I expect I'm preaching to the choir here but I doubt there's a poet reading this who hasn't been faced with a But I don't get it! at some point and, like me, you've probably wanted to take that point, as I do here, and stab them with it. Just as well it's only a metaphorical point and not a literal one, eh? For a poet the Do you get it? question is analogous to the lover's Was it good for you too? I don't get it when people don't get my poems. I understand what they mean when they say they don't get them but I don't understand why they don't get them. What's not to get? Most of them are (to me at least) statements of the bleeding obvious. Like this one.

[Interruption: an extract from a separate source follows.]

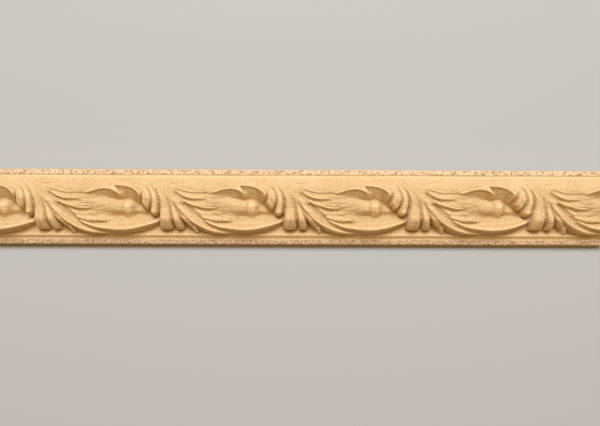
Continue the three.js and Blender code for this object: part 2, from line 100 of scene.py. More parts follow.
# Strokes between the feathers, and thin scores over all the forms: a line, its depth, and how far it
# reaches above and below.
STROKES = [
    ([(7.3, 17), (10, 15.3), (13, 14.4), (17.5, 14.4)], 1.3, 0.9, 1.9),
    ([(8, 18.2), (12, 16.95), (15.5, 16.75), (18.5, 17.1)], 0.5, 0.5, 1.3),
    ([(10.5, 18.7), (14, 17.9), (19.5, 17.4)], 0.2, 0.35, 0.8),
    ([(10, 13.4), (13.5, 12.2), (17.5, 11.2), (21.5, 11.4)], 1.4, 1, 2),
    ([(15.5, 12.9), (18.5, 12.6), (21, 12.9)], 0.35, 0.35, 0.5),
    ([(9.8, 13.5), (12.4, 11.2), (15, 9.3), (17.6, 7.9)], 1.7, 1.4, 1.1),
    ([(16.5, 9.9), (20, 9.4), (24, 10)], 0.55, 0.6, 0.9),
    ([(5.6, 20.1), (9, 20.4), (12.8, 21.3)], 0.4, 0.3, 0.4),
    ([(6.4, 21), (9.4, 21.3), (12.4, 21.9)], 0.25, 0.25, 0.35),
    ([(13.5, 20.1), (17, 19.6), (21, 19.5)], 0.12, 0.3, 0.6),
    ([(17, 13.8), (20, 13.5), (23, 13.8)], 0.25, 0.3, 0.5),
    ([(19, 12.6), (22, 12.3), (25, 12.5)], 0.25, 0.3, 0.5),
    ([(17, 15.7), (20, 15.2), (23.5, 15.5)], 0.2, 0.3, 0.6),
]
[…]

Seriously, what's not to get?

Sunday 4 December 2016

#692



A Love



I don't know why I picked it.
It wasn't my usual kind:
it just seemed the thing to do
(maybe I felt sorry for it).

But it fitted in place
and it worked
when I tried it with you.

So, I think I'll keep it.
But I don't know what to call it.


28 August 1989
 
 
There’re certain words (at least for me) that jump out at you. The two most significant in my life have been ‘truth’ and ‘love’. Some would say they’re connected, related even; people do talk about being honest about their feelings. I find that very hard because words are not designed with honesty in mind; numbers, yes—mostly. This is all stuff I’ve talked about many times before. Not that talking’s helped. I’m still no closer to understanding love. I think possibly I’m just not very good at it. Or maybe it’s simply harder than it looks. (See what I mean about words! How can something be simple and hard at the same time?) Did I love B.? I loved being with her. But that’s not ‘love love’ is it? I loved F. but she clearly wasn’t enough. Or had stopped being enough; needs change. There’re lots of loves, we know that, which is why I use ‘a’ here rather than ‘the’ but I’m not convinced I’ve ever felt the same love for any two individuals. And maybe that’s the way it is for everyone and the books lied to us. Well, of course they did.